[Begin AVAILABLE DATA]

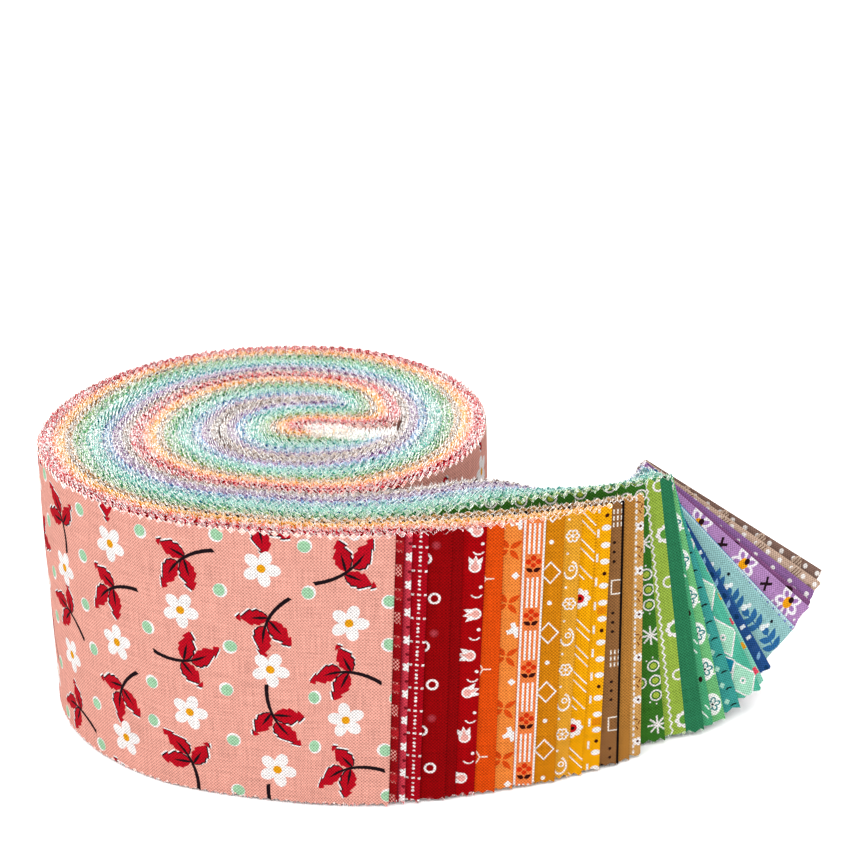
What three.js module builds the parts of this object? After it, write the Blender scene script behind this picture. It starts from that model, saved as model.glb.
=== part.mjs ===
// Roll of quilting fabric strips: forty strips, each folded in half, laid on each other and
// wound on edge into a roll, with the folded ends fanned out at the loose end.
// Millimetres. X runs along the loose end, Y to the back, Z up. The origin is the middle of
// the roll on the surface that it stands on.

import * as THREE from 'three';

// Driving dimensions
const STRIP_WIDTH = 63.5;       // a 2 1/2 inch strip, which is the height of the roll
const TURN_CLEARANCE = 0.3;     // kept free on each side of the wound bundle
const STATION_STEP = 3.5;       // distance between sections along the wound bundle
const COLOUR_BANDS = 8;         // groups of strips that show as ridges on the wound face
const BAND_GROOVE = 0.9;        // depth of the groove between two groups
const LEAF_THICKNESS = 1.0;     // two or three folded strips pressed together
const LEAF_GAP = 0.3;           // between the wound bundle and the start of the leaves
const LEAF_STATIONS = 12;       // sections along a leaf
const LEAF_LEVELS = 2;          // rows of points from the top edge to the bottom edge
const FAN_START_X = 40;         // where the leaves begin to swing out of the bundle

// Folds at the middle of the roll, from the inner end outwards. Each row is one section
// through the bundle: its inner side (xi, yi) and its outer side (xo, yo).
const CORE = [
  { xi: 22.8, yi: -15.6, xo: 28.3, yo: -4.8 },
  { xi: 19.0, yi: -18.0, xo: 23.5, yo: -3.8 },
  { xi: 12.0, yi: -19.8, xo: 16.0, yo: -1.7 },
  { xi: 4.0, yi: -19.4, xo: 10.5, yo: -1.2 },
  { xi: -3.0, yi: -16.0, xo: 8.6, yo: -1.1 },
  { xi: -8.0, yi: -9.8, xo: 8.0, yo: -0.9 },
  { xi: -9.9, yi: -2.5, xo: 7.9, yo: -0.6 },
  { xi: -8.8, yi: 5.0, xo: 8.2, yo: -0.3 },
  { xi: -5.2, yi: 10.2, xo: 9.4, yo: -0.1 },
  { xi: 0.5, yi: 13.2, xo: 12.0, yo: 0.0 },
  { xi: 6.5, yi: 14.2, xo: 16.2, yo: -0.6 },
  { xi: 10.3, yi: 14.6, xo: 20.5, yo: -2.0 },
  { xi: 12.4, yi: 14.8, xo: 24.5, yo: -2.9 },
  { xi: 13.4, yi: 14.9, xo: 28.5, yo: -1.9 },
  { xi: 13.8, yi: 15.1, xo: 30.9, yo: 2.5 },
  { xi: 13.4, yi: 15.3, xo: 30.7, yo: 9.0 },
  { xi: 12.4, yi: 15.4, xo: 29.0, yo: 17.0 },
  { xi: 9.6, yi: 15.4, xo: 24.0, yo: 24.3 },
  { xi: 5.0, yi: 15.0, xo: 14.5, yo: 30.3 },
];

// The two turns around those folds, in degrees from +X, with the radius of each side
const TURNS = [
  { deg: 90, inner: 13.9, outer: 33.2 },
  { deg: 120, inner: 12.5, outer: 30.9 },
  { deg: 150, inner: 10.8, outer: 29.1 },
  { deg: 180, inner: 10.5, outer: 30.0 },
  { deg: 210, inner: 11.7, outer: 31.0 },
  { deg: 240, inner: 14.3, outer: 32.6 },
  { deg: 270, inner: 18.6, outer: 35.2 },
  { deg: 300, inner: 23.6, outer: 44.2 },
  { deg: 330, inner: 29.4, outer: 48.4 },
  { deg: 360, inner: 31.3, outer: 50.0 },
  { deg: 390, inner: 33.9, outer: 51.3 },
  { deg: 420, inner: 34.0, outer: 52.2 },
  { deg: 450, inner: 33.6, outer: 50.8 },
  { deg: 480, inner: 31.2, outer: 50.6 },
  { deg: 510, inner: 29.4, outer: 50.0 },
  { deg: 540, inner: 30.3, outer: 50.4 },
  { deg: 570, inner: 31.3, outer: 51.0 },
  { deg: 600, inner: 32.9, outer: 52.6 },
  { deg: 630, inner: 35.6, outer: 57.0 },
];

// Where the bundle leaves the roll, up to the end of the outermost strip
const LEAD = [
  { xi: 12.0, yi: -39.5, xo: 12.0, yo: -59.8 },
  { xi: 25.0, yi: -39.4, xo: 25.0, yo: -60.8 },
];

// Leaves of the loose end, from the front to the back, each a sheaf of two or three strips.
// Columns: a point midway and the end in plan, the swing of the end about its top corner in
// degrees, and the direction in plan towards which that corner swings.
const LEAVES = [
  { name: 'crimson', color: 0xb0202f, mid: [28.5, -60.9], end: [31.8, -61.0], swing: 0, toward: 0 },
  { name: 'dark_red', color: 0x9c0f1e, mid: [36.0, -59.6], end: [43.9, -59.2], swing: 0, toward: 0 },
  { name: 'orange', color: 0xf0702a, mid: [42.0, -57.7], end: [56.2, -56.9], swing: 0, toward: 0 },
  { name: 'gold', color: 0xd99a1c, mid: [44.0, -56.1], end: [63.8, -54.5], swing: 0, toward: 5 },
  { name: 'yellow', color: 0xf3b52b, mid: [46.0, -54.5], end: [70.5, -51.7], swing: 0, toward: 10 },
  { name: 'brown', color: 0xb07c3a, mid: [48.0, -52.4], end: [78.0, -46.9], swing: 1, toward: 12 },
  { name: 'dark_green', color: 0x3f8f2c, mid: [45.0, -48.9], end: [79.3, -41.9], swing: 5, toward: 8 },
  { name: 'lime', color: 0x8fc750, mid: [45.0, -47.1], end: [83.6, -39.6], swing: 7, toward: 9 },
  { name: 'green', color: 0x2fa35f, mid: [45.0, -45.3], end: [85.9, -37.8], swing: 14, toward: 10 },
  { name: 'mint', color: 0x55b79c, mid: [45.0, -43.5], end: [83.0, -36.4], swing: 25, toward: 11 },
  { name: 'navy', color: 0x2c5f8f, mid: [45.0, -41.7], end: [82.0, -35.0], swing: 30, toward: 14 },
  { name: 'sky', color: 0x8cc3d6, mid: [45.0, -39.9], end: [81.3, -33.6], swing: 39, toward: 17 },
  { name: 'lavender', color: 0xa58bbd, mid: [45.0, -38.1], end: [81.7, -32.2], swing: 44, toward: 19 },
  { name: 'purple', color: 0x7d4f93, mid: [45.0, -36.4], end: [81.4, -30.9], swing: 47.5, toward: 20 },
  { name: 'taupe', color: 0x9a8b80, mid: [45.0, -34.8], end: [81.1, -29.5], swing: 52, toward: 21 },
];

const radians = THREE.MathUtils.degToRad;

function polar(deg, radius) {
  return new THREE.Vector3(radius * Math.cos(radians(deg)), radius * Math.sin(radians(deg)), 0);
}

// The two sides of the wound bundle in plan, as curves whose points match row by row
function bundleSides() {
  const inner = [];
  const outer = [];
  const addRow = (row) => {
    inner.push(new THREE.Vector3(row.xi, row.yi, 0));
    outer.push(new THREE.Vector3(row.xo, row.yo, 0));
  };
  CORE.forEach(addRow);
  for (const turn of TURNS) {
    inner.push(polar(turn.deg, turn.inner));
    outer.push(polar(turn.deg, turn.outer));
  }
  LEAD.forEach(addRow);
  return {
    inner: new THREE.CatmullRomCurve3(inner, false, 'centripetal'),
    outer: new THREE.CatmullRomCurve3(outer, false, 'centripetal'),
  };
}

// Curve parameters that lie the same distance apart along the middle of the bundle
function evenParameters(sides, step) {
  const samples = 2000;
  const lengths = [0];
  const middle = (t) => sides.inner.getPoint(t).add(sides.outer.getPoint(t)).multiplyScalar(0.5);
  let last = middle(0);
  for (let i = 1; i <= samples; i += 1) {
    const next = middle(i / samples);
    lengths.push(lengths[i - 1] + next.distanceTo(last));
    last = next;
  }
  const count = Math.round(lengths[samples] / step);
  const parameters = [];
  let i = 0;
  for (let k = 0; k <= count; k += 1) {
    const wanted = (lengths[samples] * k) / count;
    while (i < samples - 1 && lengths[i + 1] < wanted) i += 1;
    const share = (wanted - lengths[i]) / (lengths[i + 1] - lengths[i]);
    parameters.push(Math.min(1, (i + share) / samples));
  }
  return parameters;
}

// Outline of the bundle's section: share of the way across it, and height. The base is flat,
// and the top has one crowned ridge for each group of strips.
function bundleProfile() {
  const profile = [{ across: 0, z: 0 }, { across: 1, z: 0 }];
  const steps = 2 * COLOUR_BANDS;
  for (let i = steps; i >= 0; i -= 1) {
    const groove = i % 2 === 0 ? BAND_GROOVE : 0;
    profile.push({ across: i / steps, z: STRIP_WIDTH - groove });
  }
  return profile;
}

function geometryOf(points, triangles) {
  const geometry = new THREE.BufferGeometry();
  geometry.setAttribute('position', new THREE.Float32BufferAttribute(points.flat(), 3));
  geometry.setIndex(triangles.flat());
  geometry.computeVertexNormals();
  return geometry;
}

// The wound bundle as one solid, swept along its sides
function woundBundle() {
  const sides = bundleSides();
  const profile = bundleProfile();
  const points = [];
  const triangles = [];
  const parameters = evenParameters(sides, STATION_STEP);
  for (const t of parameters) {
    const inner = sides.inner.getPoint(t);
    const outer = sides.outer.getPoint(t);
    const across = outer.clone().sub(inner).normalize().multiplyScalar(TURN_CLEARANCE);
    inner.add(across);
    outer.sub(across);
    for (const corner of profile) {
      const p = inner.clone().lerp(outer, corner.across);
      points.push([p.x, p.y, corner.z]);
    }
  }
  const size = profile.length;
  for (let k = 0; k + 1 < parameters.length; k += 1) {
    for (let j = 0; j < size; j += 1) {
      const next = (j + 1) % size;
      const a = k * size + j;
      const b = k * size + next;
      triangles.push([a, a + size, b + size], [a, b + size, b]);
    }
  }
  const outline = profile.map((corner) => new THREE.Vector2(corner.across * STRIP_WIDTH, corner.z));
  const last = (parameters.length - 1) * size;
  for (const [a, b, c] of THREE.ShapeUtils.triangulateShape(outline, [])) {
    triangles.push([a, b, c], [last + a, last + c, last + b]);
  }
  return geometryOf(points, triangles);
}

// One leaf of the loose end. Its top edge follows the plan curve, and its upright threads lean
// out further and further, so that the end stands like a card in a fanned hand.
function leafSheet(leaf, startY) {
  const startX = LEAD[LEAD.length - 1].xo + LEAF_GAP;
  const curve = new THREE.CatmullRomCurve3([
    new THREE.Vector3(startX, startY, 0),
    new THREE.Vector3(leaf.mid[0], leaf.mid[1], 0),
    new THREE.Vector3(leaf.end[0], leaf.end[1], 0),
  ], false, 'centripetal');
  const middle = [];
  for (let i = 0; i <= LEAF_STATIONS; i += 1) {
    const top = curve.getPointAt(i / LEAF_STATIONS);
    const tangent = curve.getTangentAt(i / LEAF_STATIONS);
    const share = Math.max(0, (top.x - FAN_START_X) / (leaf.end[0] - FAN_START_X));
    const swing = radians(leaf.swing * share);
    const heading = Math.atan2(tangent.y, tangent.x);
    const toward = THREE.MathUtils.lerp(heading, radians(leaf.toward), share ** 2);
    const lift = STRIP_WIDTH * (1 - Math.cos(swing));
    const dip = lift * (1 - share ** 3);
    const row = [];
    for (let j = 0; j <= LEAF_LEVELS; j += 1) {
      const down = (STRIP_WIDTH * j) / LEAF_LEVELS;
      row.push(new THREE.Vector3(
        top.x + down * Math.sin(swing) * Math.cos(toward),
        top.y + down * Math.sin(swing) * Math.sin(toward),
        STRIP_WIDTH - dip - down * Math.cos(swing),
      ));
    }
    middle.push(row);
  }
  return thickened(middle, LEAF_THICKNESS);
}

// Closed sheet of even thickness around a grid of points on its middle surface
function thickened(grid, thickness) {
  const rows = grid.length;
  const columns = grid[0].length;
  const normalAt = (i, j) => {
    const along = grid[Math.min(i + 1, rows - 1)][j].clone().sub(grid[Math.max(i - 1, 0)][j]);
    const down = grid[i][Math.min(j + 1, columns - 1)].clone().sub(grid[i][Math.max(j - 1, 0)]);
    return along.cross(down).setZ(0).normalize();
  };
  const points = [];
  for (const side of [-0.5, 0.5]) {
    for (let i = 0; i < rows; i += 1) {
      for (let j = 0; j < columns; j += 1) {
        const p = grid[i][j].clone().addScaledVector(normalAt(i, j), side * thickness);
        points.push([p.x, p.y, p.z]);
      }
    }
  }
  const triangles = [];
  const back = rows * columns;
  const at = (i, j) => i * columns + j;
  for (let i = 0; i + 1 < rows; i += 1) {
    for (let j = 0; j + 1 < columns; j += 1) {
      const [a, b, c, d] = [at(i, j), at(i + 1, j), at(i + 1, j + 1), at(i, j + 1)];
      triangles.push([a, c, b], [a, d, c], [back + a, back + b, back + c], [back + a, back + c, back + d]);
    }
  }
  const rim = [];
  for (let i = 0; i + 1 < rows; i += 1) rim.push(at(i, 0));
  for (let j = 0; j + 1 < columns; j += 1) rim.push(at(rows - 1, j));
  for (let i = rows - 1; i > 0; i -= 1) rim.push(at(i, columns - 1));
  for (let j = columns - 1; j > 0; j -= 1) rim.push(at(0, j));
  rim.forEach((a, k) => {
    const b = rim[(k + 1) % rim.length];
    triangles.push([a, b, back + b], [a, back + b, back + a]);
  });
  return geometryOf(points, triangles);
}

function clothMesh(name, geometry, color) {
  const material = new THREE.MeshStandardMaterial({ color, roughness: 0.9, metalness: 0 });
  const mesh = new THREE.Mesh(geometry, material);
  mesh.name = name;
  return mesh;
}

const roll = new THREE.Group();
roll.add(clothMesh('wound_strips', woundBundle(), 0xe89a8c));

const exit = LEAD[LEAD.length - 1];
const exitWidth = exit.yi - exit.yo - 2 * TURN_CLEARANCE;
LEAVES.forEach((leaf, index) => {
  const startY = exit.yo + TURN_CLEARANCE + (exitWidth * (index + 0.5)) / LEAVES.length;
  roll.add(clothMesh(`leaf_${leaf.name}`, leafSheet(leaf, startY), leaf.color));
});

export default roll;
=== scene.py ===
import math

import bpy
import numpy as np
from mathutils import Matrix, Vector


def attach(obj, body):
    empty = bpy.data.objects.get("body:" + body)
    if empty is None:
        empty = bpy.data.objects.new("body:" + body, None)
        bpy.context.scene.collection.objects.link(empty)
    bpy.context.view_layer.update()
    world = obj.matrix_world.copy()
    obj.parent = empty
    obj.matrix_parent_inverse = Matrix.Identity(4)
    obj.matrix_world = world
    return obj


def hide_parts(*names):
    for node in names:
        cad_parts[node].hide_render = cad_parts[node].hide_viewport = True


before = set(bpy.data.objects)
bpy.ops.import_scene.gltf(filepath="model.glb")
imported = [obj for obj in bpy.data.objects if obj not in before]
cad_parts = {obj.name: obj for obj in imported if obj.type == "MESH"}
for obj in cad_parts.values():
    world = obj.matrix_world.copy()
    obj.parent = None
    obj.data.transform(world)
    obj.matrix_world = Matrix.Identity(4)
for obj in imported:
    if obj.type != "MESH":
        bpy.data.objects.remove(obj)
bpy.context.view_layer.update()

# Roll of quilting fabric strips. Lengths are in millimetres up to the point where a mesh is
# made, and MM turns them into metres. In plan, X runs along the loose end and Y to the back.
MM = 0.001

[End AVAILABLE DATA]

## THE REQUEST
The lines to extract from the data above begin with the line containing "const roll = new THREE.Group();" and end with the line containing "bpy.data.objects.remove(obj)". Extract them exactly, including both.

## ANSWER FOR THIS EXERCISE
const roll = new THREE.Group();
roll.add(clothMesh('wound_strips', woundBundle(), 0xe89a8c));

const exit = LEAD[LEAD.length - 1];
const exitWidth = exit.yi - exit.yo - 2 * TURN_CLEARANCE;
LEAVES.forEach((leaf, index) => {
  const startY = exit.yo + TURN_CLEARANCE + (exitWidth * (index + 0.5)) / LEAVES.length;
  roll.add(clothMesh(`leaf_${leaf.name}`, leafSheet(leaf, startY), leaf.color));
});

export default roll;
=== scene.py ===
import math

import bpy
import numpy as np
from mathutils import Matrix, Vector


def attach(obj, body):
    empty = bpy.data.objects.get("body:" + body)
    if empty is None:
        empty = bpy.data.objects.new("body:" + body, None)
        bpy.context.scene.collection.objects.link(empty)
    bpy.context.view_layer.update()
    world = obj.matrix_world.copy()
    obj.parent = empty
    obj.matrix_parent_inverse = Matrix.Identity(4)
    obj.matrix_world = world
    return obj


def hide_parts(*names):
    for node in names:
        cad_parts[node].hide_render = cad_parts[node].hide_viewport = True


before = set(bpy.data.objects)
bpy.ops.import_scene.gltf(filepath="model.glb")
imported = [obj for obj in bpy.data.objects if obj not in before]
cad_parts = {obj.name: obj for obj in imported if obj.type == "MESH"}
for obj in cad_parts.values():
    world = obj.matrix_world.copy()
    obj.parent = None
    obj.data.transform(world)
    obj.matrix_world = Matrix.Identity(4)
for obj in imported:
    if obj.type != "MESH":
        bpy.data.objects.remove(obj)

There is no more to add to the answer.